A similar problem exists in the fourth chapter on Faulkner's creativity and in the fifth on issues of family, religion, and myth. Employing such terms as "variety," "fluidity," "uncertainty," "tentative," and "provisional," Minter points out that Faulkner is among the "Few writers [who] have shared so fully their tasks and even their prerogatives, as writers, either with their characters or with their readers." This simple observation that the author is on the same level as his characters and readers, however, would hardly satisfy today's reader who is used to more radically political readings of Faulkner's texts. Moreover, Minter, who frequently uses the expression "by extension" throughout the book, seems rather naive when he casually compares the relationship between narrator and listener in the novel to the one between writer and reader. Perhaps reflecting the period in which Minter wrote them, these essays give the impression that he just applies the rudimentary view of "postmodern fiction" to Faulkner as a "modernist" writer.

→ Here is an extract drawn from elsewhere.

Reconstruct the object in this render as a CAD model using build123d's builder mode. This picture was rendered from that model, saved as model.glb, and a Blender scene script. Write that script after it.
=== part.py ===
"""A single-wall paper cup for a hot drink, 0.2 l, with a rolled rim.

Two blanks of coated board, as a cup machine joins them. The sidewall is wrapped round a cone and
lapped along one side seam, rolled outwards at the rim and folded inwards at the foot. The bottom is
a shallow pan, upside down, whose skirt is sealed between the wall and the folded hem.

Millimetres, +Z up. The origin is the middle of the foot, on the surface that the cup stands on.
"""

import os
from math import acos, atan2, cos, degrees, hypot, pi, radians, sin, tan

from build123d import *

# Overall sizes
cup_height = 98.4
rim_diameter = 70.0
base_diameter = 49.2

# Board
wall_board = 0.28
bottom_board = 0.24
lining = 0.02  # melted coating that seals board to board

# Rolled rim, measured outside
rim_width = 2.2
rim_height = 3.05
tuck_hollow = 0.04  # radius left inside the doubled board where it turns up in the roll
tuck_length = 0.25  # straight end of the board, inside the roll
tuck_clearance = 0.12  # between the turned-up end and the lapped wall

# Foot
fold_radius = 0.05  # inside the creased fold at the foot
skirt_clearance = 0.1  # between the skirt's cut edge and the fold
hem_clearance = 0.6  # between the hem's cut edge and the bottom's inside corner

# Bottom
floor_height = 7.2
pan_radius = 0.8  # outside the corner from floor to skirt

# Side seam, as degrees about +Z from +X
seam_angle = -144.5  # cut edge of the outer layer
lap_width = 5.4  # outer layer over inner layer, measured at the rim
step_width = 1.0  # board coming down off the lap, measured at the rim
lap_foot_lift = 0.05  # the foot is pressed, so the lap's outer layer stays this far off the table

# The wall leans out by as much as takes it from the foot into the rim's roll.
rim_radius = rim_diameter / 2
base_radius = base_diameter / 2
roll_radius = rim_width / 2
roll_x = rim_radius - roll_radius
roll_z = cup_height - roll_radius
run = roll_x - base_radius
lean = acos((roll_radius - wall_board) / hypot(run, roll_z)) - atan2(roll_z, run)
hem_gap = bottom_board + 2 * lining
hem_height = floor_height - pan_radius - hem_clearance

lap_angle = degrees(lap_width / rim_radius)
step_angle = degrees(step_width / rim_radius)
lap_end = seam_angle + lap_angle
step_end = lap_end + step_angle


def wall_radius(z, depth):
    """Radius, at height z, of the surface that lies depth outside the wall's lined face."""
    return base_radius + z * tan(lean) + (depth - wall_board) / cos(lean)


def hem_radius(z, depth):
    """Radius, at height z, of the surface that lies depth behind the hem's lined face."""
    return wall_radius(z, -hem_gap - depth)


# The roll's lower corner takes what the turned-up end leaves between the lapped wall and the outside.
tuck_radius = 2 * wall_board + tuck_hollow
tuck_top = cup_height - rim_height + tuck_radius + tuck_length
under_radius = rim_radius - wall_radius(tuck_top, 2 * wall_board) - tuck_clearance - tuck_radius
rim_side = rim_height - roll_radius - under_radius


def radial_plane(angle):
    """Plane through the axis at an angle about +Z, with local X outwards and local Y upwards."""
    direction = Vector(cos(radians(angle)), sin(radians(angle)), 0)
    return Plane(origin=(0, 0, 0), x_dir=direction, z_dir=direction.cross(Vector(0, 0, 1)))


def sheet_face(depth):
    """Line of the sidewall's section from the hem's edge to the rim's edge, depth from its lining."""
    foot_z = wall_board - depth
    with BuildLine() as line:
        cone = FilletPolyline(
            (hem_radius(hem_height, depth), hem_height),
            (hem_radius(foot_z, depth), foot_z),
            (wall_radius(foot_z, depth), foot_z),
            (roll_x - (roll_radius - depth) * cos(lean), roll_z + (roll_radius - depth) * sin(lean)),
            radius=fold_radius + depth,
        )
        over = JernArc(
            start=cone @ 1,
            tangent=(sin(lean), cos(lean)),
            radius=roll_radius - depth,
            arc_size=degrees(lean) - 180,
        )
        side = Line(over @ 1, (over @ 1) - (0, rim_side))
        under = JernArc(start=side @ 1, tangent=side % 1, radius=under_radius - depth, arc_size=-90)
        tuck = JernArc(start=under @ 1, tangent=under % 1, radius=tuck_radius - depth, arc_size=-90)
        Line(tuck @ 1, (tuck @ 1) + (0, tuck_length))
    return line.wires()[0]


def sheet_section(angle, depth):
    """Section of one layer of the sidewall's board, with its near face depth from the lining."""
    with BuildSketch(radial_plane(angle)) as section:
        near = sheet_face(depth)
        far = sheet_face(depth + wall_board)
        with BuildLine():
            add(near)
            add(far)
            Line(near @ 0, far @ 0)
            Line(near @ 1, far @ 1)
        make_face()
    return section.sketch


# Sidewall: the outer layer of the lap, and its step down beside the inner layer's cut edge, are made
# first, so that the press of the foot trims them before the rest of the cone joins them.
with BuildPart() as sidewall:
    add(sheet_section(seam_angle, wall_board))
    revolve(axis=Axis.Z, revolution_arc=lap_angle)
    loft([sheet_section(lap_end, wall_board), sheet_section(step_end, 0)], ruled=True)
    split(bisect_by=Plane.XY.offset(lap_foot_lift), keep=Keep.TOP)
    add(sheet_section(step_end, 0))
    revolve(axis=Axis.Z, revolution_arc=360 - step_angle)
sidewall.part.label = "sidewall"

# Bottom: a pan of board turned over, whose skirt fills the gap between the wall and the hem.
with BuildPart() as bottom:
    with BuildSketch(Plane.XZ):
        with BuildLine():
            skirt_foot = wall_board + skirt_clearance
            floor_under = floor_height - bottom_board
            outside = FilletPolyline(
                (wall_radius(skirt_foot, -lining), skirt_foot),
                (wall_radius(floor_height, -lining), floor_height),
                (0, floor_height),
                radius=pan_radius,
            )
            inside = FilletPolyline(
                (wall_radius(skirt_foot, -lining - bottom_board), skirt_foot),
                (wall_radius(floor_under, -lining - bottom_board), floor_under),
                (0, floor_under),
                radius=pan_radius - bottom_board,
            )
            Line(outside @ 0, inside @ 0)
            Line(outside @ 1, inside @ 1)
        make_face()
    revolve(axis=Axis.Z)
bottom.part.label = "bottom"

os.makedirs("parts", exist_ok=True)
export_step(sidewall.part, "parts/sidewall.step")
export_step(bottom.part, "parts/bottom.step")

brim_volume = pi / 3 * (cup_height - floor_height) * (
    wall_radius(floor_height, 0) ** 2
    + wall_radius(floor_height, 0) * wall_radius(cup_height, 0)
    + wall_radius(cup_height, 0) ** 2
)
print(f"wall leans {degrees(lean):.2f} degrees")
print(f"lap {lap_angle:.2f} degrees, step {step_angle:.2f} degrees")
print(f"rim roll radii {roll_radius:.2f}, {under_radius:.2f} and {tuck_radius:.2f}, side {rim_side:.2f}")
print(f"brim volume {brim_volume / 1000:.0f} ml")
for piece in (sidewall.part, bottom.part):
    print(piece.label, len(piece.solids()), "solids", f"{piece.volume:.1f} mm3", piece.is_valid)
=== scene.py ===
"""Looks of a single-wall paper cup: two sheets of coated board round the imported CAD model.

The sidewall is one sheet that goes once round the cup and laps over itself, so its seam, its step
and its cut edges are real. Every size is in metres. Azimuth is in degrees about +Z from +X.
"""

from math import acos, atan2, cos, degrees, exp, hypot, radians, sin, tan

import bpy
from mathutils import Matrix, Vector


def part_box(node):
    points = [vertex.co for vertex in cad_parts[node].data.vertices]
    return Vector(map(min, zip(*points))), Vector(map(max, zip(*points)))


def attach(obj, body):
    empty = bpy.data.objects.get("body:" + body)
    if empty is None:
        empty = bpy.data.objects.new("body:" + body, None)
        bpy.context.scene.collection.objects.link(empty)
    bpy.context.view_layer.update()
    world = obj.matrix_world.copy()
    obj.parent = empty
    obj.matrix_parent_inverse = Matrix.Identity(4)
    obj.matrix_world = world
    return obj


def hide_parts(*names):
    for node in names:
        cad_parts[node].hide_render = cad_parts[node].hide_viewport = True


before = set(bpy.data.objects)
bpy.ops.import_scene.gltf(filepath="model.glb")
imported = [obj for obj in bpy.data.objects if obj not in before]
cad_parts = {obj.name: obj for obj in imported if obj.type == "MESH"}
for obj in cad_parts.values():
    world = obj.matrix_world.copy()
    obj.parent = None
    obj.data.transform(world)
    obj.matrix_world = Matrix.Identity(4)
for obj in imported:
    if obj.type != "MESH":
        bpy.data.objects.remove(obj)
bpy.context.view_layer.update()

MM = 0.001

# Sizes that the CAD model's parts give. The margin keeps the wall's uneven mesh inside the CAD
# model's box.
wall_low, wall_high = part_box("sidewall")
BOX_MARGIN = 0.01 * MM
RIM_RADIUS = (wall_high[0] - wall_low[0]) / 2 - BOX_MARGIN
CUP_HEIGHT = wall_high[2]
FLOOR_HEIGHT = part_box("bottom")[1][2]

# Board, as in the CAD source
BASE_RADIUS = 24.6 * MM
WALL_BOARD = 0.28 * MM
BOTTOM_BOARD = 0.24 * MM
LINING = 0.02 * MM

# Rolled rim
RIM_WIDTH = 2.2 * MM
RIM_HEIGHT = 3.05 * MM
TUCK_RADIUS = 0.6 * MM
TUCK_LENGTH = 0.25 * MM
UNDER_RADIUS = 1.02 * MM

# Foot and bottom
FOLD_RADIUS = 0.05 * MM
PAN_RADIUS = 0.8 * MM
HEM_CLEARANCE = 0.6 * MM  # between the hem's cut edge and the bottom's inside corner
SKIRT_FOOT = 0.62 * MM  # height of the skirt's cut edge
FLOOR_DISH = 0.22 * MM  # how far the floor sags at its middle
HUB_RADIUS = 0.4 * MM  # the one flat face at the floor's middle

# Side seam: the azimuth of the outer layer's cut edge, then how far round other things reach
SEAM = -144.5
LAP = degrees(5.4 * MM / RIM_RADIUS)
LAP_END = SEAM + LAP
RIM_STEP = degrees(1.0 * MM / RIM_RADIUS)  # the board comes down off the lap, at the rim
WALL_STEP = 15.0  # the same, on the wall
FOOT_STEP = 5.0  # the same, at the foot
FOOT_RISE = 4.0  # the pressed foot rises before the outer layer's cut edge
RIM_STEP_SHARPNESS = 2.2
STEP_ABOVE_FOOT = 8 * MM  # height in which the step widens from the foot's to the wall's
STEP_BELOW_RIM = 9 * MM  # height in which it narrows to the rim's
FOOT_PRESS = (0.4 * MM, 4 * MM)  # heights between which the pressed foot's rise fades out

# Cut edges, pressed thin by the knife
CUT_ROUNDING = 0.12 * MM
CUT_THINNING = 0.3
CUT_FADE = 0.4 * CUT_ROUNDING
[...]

This impression is especially regrettable in the tenth chapter on "The Old People." Minter carefully reads the journal version and the chapter of Go Down, Moses, and demonstrates how Faulkner changed the characters (especially Sam Fathers) through his revision. Minter's analysis of the two versions is intriguing and convincing because of the ample examples from the texts. I would even claim that this chapter is a "must" for scholars who are going to deal with this story. When Minter places his argument in the abovementioned "postmodern" context, however, I cannot but feel that the possibilities of his fruitful analysis are repressed.
This book's great potential resides in the eighth chapter on Sanctuary (though this chapter's argument overlaps with the ninth chapter's). Pointing out that the mob imagines the rape of Temple Drake when they lynch Lee Goodwin and say, "Only we never used a cob. We made him wish we had used a cob," Minter argues that Sanctuary is shocking because Faulkner forces us, who are "as socialized creatures . . . always already prepared to provide missing details even of truly horrific acts," to take the mob's position. This argument is radically different from the naive application of the "postmodern" frame in that it problematizes--or could problematize--the politics of modernist understatement. Minter, however, might presuppose that he will not pursue this issue, given that in the last chapter he sentimentally praises Stevens, who sings, "The imperfect is our paradise."
My high expectations for this book likely made this review a little harsh. Minter is an excellent scholar who co-edited the Columbia Literary History of the United States in the eighties and demonstrated his astonishingly wide knowledge in A Cultural History of the American Novel: Henry James to William Faulkner in the nineties. I am looking forward to his next book, in which hopefully he, as a scholar, will show himself at his best.